Car elle ne conçoit pas le détail comme une métonymie visuelle, un simple prélèvement d’un ensemble (un corps, un groupe, un instrument, une scène…). Elle le capte selon ce qui serait à voir et éprouver au-delà de l’information photographique. «Au moment où il va entrer en scène le masque de l’artiste apparaît doucement mais les traits, l’intimité restent présents.» Ainsi l’essentiel a lieu moins dans le hors-champ que dans le hors-cadre : l’au-delà de l’image. Ce qui est aperçu dans certains clichés relève plutôt de l’entre-vu, de ce qui est possible d’advenir entre, les choses et le photographe, la photo et le regardeur, la photo et le non photographique. Cette attraction partagée nous mène au-delà de l’image, dans une dynamique du regard particulière, chère à Daniel Arasse lorsqu’il se penchait sur la peinture.
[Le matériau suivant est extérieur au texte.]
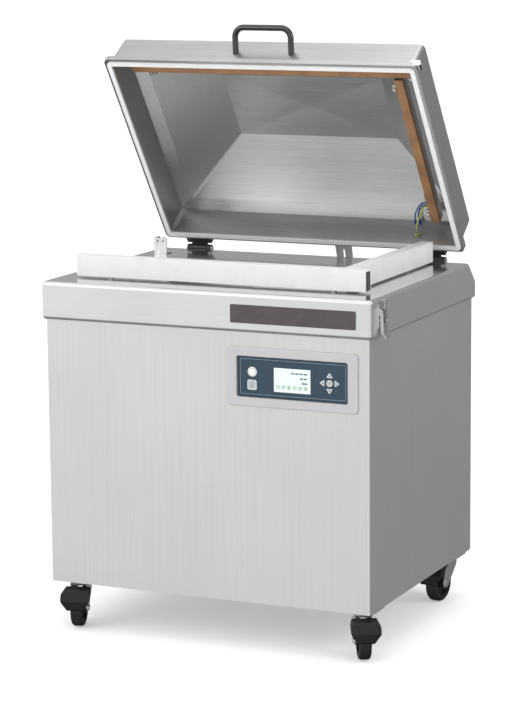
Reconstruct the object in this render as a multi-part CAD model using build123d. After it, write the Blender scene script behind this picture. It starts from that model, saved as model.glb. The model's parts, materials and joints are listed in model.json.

Et la matérialité du support y contribue discrètement. L’impression sur bâche, à l’inverse des habitudes du lisse et du brillant sur papier, confère une épaisseur, un grain qui prend tout son sens dans les grands formats : à vouloir y regarder de plus près on n’y voit pas mieux mais au-delà. Un des enjeux des recherches à venir pour l’artiste photographe.